There are many reasons, I believe, so many Australians are emotionally attached to that great Australian dream of home ownership.
Firstly, it gives all of us a great sense of security. It has favourable tax treatment in that it is still capital gains tax free. It’s also an excellent hedge against inflation. But ultimately, home ownership is what we have always done. It’s what our parents and grandparents have always done. It is what we talk about at the family barbecue. It is a proud part of what it quintessentially means to be Australian.
But given the almost stratospheric prices needed to afford real estate in Australia’s capital cities today, can it continue in the future? Could renting a property soon become a more treasured form of living? At only 3 per cent p.a. net returns on the average Sydney house or apartment, is it worth the trouble and the risk to buy? I feel it would be better to invest the surplus cash into another higher-yielding asset and simply ‘rent for life’.
In the absence of a crystal ball, then one must resort to old-fashioned financial analysis and the famed real estate ‘gut feel’.
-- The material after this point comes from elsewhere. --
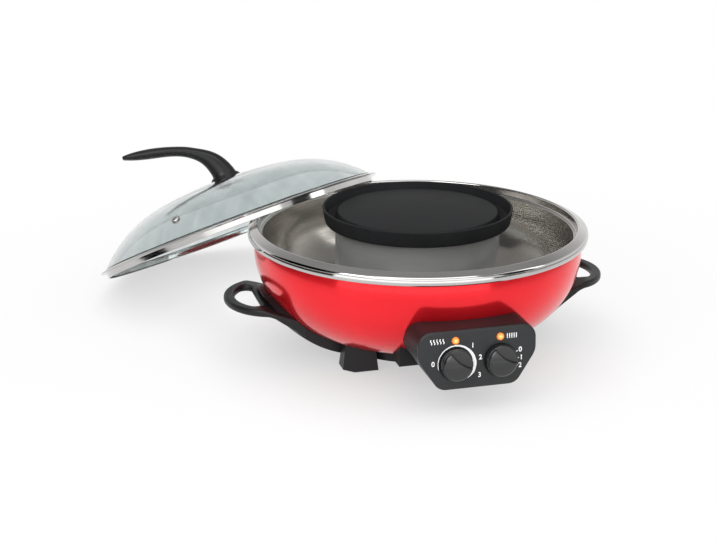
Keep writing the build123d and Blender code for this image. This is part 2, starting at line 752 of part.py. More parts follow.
handle_side = [
    (loop_root, LOOP_ROOT_TOP),
    (SHELL_RADIUS + LOOP_SHOULDER, HANDLE_TOP),
    (handle_reach, HANDLE_TOP),
    (handle_reach, HANDLE_TOP - HANDLE_THICKNESS),
    (SHELL_RADIUS - LOOP_KNEE_INSET, HANDLE_TOP - HANDLE_THICKNESS),
    (loop_root, LOOP_ROOT_FOOT),
]


def loop_arc(bar, inner):
    """Draw the outer end of the loop, `bar` inside its edge, where it lies beyond the line x = `inner`."""
    across = handle_reach - loop_centre - bar
    turn = degrees(acos((inner - loop_centre) / across))
    return EllipticalCenterArc(
        (loop_centre, 0), across, LOOP_HALF_WIDTH - bar, -turn, arc_size=2 * turn
    )


with BuildPart() as handle_loop:
    with BuildSketch():
        with BuildLine():
            end = loop_arc(0, loop_centre)
            Polyline(end @ 1, (loop_root, LOOP_HALF_WIDTH), (loop_root, -LOOP_HALF_WIDTH), end @ 0)
        make_face()
    extrude(amount=RIM_HEIGHT)
    with BuildSketch(Plane.XZ):
        with BuildLine():
            FilletPolyline(*handle_side, radius=[0, LOOP_KNEE_ROUND, 0, 0, LOOP_KNEE_ROUND, 0], close=True)
        make_face()
    extrude(amount=handle_reach, both=True, mode=Mode.INTERSECT)
    with BuildSketch() as finger_hole:
        with BuildLine():
            end = loop_arc(HANDLE_BAR, hole_inner)
            Line(end @ 1, end @ 0)
        make_face()
        fillet(finger_hole.vertices(), HOLE_ROUND)
    extrude(amount=RIM_HEIGHT, mode=Mode.SUBTRACT)
    fillet(handle_loop.edges().filter_by(GeomType.BSPLINE), HANDLE_ROUND)

with BuildPart() as right_handle:
    with BuildSketch(Plane.YZ.offset(tray_radius + WING_TRAY_GAP)):
        with BuildLine():
            arch = ThreePointArc(
                (LOOP_HALF_WIDTH, WING_SHOULDER), (0, WING_TOP), (-LOOP_HALF_WIDTH, WING_SHOULDER)
            )
            Polyline(
                arch @ 1,
                (-WING_FOOT_HALF_WIDTH, FOOT_TOP),
                (-WING_FOOT_HALF_WIDTH, 0),
                (WING_FOOT_HALF_WIDTH, 0),
                (WING_FOOT_HALF_WIDTH, FOOT_TOP),
                arch @ 0,
            )
        make_face()
    extrude(amount=SHELL_RADIUS)
    add(wing_space.part, mode=Mode.INTERSECT)
    add(handle_loop.part)
    add(bowl_space.part, mode=Mode.SUBTRACT)
    with BuildSketch(Plane.YZ):
        with Locations(*[(side, HANDLE_SCREW_HEIGHT) for side in handle_screw_sides]):
            Circle(SCREW_RADIUS)
    extrude(amount=handle_screw_seat + SCREW_LENGTH, mode=Mode.SUBTRACT)
save(right_handle, "right_handle")

with BuildPart() as left_handle:
    mirror(right_handle.part, about=Plane.YZ)
save(left_handle, "left_handle")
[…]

All of the positive feelings towards real estate are based either on the assumption that there will be both capital gain and price inflation in Aussie real estate. And though that has been true historically, it may not always be the case. Take the case of Japan — once the world’s second largest economy with the largest trade surplus — for the past two decades it has been experiencing asset price deflation. This seemed implausible in the 1980s when we had begun to wonder whether we should teach ‘Japanomics’ at our leading universities.
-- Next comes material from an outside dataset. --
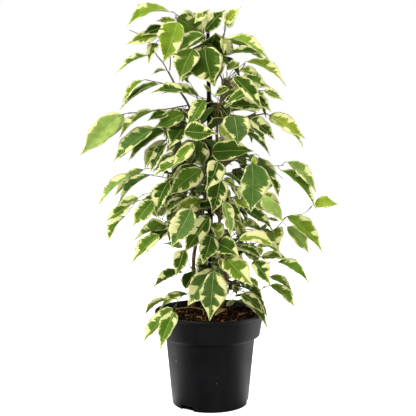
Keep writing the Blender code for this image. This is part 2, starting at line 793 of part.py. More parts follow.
def carried(side, normal, start, end):
    """The side and normal, turned as the direction turns from start to end, with no twist."""
    turn = start.rotation_difference(end)
    return turn @ side, turn @ normal


def leaf_points(plan, grow=0):
    """The leaf's mesh points. Grow makes it this much thicker and wider all round."""
    root, base, tip, normal = plan["root"], plan["base"], plan["tip"], plan["normal"]
    along = (tip - base).normalized()
    side = along.cross(normal)
    length = (tip - base).length
    petiole = (base - root).normalized()
    middle = (petiole + along).normalized()
    base_side, base_normal = carried(side, normal, along, middle)
    root_side, root_normal = carried(base_side, base_normal, middle, petiole)
    radius = PETIOLE_RADIUS + grow
    last = len(plan["stations"]) + 3
    found = []
    for ring, across, rise in FRAMES[plan["stations"]][0]:
        if ring == 0:
            found.append(root - petiole * PETIOLE_SINK)
        elif ring == 1:
            found.append(root + (root_side * across + root_normal * rise) * radius)
        elif ring == 2:
            found.append(base + (base_side * across + base_normal * rise) * radius)
        elif ring == last:
            found.append(tip.copy())
        else:
            t = plan["stations"][ring - 3]
            half = plan["width"] * blade_half_width(t) + grow
            wave = BLADE_WAVE * math.sin(BLADE_WAVE_TURN * ring + plan["phase"] + across)
            lift = plan["arch"] * length * 4 * t * (1 - t)
            point = base + along * length * t + normal * lift
            if across:
                point += side * across * half * math.cos(BLADE_FOLD)
                point += normal * (half * math.sin(BLADE_FOLD) + wave)
            else:
                point += normal * rise * (BLADE_HALF_THICKNESS + grow)
            found.append(point)
    return found


def plan_leaf(spec, courses):
    """A leaf in space: blade ends, upper normal, width and arch, from how it is seen."""
    column, row = spec["base"]
    course = min(
        courses,
        key=lambda c: (c[nearest_in_picture(c, column, row)].xy - Vector((column, row))).length,
    )
    depth = course[nearest_in_picture(course, column, row)].z + spec["lift"]
    base = seen_at(column, row, depth)
    flat = (seen_at(*spec["tip"], depth) - base).length
    seen_width = spec["seen_width"] * (base - EYE).length / LENS
    wanted = min(LONGEST_FORESHORTENED, YOUNG_BLADE_RATIO * seen_width)
    reach = spec["reach"]
    if reach is None:
        outward = 1 if spec["lift"] > INWARD_LIFT else -1
        reach = outward / MM * max(LEAST_REACH * flat, math.sqrt(max(0, wanted**2 - flat**2)))
    tip = seen_at(*spec["tip"], depth + reach)
    along = (tip - base).normalized()
    length = (tip - base).length
    to_eye = (EYE - base).normalized()
    to_eye = (to_eye - along * to_eye.dot(along)).normalized()
    side = along.cross(to_eye)
    favoured = Vector((math.copysign(SIDE_FAVOUR, base.x), 0, 1))
    if side.dot(favoured) < 0:
        side.negate()
    width = max(seen_width * WIDTH_ALLOWANCE, BLADE_RATIO * length)
    roll = math.acos(min(FULL_FACE, seen_width / width))
    normal = to_eye * math.cos(roll) * spec["face"] + side * math.sin(roll)
    return {
        "base": base,
        "tip": tip,
        "normal": normal,
        "width": width,
        "arch": spec["arch"],
        "seen_width": spec["seen_width"],
        "stations": BLADE_STATIONS if spec["seen_width"] > NARROW else COARSE_STATIONS,
    }


def plan_shoot(name):
    """A shoot's twigs and leaves as they are seen from the front."""
    spec = SHOOTS[name]
    stem_course = smooth(STEMS[spec["stem"]][0], STEM_SEARCH_STEPS)
    courses = []
    for twig in spec["twigs"]:
        parent = courses[0] if courses else stem_course
        start = parent[nearest_in_picture(parent, twig[0][0], twig[0][1])]
        courses.append(smooth([start, *twig[1:]], TWIG_STEPS))
    twigs = [[seen_at(*place) for place in course[::2]] for course in courses]
    return {
        "name": name,
        "stem": spec["stem"],
        "twigs": twigs,
        "leaves": [plan_leaf(item, courses) for item in spec["leaves"]],
    }


def far_shoot(plan, rng):
    """The like shoot on the far side: mirrored in depth and turned a little about its root."""
    root = plan["twigs"][0][0]
    front = min(min(item["base"].y, item["tip"].y) for item in plan["leaves"])
    share = (-FAR_SHARE * front - root.y) / (root.y - front)
    share = max(FAR_LEAST_DEPTH, min(1, share))
    turn = Matrix.Rotation(rng.uniform(-FAR_TURN, FAR_TURN), 4, "Z")
    flip = Matrix.Diagonal((1, -share, 1, 1))
    about = Matrix.Translation(root) @ turn @ flip @ Matrix.Translation(-root)
    leaves = []
    for item in plan["leaves"]:
        if item["seen_width"] < NARROW:
            continue
        moved = dict(item)
        moved["base"] = about @ item["base"]
        moved["tip"] = about @ item["tip"]
        along = (moved["tip"] - moved["base"]).normalized()
        normal = turn.to_3x3() @ Vector((item["normal"].x, -item["normal"].y, item["normal"].z))
        moved["normal"] = (normal - along * normal.dot(along)).normalized()
        moved["stations"] = COARSE_STATIONS
        leaves.append(moved)
    return {
        "name": f"back_{plan['name']}",
        "stem": plan["stem"],
        "twigs": [[about @ point for point in twig] for twig in plan["twigs"]],
        "leaves": leaves,
    }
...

To understand the issue at its source, we also need to consider the shape and size of our working demographic. At a very basic level, the government has no money of its own: the government takes money from us in taxes and redistributes it back to us in terms of services and benefits. Hence the only money the government has is directly linked to the tax revenue generated by the working-age cohort.
If that group is shrinking, then there are only two ways to remedy that: have more than three children per couple or import people in the 20-55 age group to support the diminishing numbers.
There are many current demographics in some wonderful Australian towns that for one reason or another are losing people. It is clear that real estate prices in these towns have remained stagnant for years. So, the price of real estate is inextricably linked to the demand of an increasing population. It is the main factor that creates the demand required to generate price inflation for a dwelling. There have been many instances, even in this country’s economic past, where this has certainly been the case.
It might be uncomfortable or unpleasant to us that prices of dwellings, in Sydney for example, are continuing to rise at a long-term compound rate of 10-12 per cent which is several times that of wages or inflation, but the converse would be a situation of horrific proportions. Asset price deflation would spell the end to all our beautiful cities — not just Sydney.
Would we still be highly compelled, as now, to pour our life savings into bricks and mortar and go into massive amounts of debt, if we thought for even a moment that the value of such large assets, would deflate in the medium or long term? Would we be so avidly compelled to own land, concrete, brick and stone in circumstances where we could not support a financial gain, even a decade later?
Perhaps then, the decision ‘not to buy’ could form a new philosophy for a prosperous generation to come.
Dr Shane Geha, Managing Director, EG Advisory and Urban Planning.